The visual design of effective utility navigation needs to follow the famous KISS principle (Keep It Simple, Stupid). It’s recommended to provide icons with text labels, make controls look like controls, and visually emphasize the most important actions. It can also be a good idea to distinguish utility and content-based navigation by using a slightly different design.

Two great examples of effective visual design can be found on Walmart‘s and Etsy‘s website. Designers placed utility navigation on the topmost of both sites, and highlighted it with colours that vary from the rest of the navigation, Walmart with a blue background, and Etsy with blue fonts.

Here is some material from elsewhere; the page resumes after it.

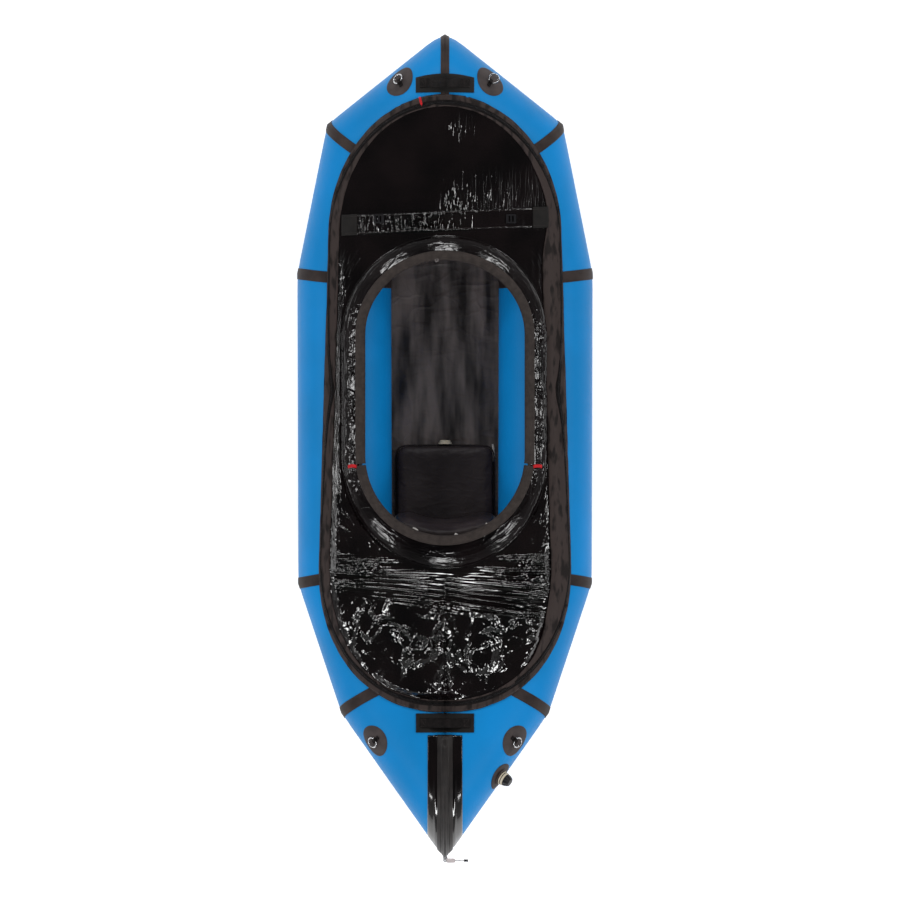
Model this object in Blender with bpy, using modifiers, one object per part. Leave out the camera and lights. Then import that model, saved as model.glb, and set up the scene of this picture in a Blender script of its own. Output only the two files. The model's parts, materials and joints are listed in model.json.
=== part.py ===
"""A one-person decked packraft: an inflated hull of mitred tube sections, its floor, the spray deck
with its coaming, the seat and backrest, and the handles, rings, zips and valves on them.

Lengths are in metres and angles in degrees. +Y is the bow, +X is starboard and +Z is up. The
origin is at the middle of the hull, at the height of the ground.
"""
import math

import bmesh
import bpy
from mathutils import Matrix, Vector
from mathutils.bvhtree import BVHTree

# The hull from above: the corners of its outline, each a half beam and a distance towards the bow
BOW_Y = 1.3742
SHOULDER_HALF_BEAM = 0.390
SHOULDER_Y = 1.070
FRONT_HALF_BEAM = 0.490
FRONT_Y = 0.575
REAR_HALF_BEAM = 0.487
REAR_Y = -0.455
QUARTER_HALF_BEAM = 0.343
QUARTER_Y = -0.886
STERN_Y = -1.368

# How far the tube's axis rises above its level stretch at each corner
BOW_RISE = 0.120
SHOULDER_RISE = 0.028
QUARTER_RISE = 0.018
STERN_RISE = 0.085

# The tube
TUBE_RADIUS = 0.155
TUBE_SIDES = 28
TUBE_FABRIC = 0.0012

# Running and resting clearances
GAP = 0.0003
WELD = 0.00001

# The tapes over the mitres
TAPE_FABRIC = 0.0006
TAPE_REACH = 0.019
TAPE_OPEN_SIDES = 3

# The floor
FLOOR_THICKNESS = 0.0015
FLOOR_LIP = 0.014

# The deck: where its edge lies on the tubes, and how its skin runs to the coaming
DECK_FABRIC = 0.0012
DECK_LIFT = 0.0028
DECK_BOW_SETBACK = 0.016
DECK_BOW_ARC = 0.462
DECK_BOW_OVERHANG = 0.051
DECK_STERN_SETBACK = 0.222
DECK_STERN_ARC = 0.480
DECK_STERN_OVERHANG = 0.086
DECK_SQUARE_SHARE = 1.1
DECK_ARC_STEPS = 16
DECK_SIDE_STEPS = 8
DECK_RING_STEPS = 6
DECK_STRING_POINTS = 40
FOLD_HEIGHT = 0.009
FOLD_SPACING = 0.160
FOLD_START_Y = -0.420
BAND_WIDTH = 0.040
BAND_FABRIC = 0.0010
BAND_SEAM = 0.0015

# The deck's zip, on the band
DECK_ZIP_RADIUS = 0.0022
DECK_ZIP_INSET = 0.028
DECK_ZIP_LIFT = 0.0012

# The coaming
COCKPIT_FRONT_Y = 0.630
COCKPIT_REAR_Y = -0.310
COCKPIT_SIDE_SET_IN = 0.052573
COCKPIT_FRONT_ARC = 0.262
COCKPIT_REAR_ARC = 0.283
COLLAR_FLARE_SIDE = 0.0585
COLLAR_FLARE_FRONT = 0.064
COLLAR_FLARE_REAR = 0.090
COLLAR_HEIGHT = 0.050
COLLAR_FRONT_RISE = 0.058
COLLAR_REAR_RISE = 0.018
COLLAR_SIDE_RISE = 0.004
COLLAR_FOOT = 0.008
COLLAR_FABRIC = 0.0012
COLLAR_LEAN_SHARE = 0.42
COLLAR_STEPS = 2
RIM_HALF_WIDTH = 0.0165
RIM_HALF_HEIGHT = 0.0075
RIM_FABRIC = 0.0010
RIM_SIDES = 8
RIM_FRONT_STEPS = 24
RIM_REAR_STEPS = 20
RIM_SPLIT_Y = -0.060
RIM_SPLIT_GAP = 0.016
ROD_RADIUS = 0.0050

# The cross band on the foredeck and its buckles
CROSS_BAND_Y = 0.752
CROSS_BAND_WIDTH = 0.058
CROSS_BAND_SET_IN = 0.050
CROSS_BAND_FABRIC = 0.0012
CROSS_BAND_LIFT = 0.0011
BUCKLE_SET_IN = 0.115
BUCKLE_LENGTH = 0.034
BUCKLE_WIDTH = 0.030
BUCKLE_THICKNESS = 0.0040
BUCKLE_BAR = 0.0050
BUCKLE_SLOT = 0.0065
BUCKLE_REST = 0.0006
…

Both sites emphasize the most important user actions with different visual design elements, Walmart uses yellow for the Search and the Sign In buttons, while Etsy gives a discreet blue border to the Sign In button, and includes a gray shopping cart icon above the Cart menu.

This is the only place where Etsy uses an icon in its utility menu, while Walmart displays an icon next to each item, but still doesn’t forget to include the necessary text labels right next to the icons.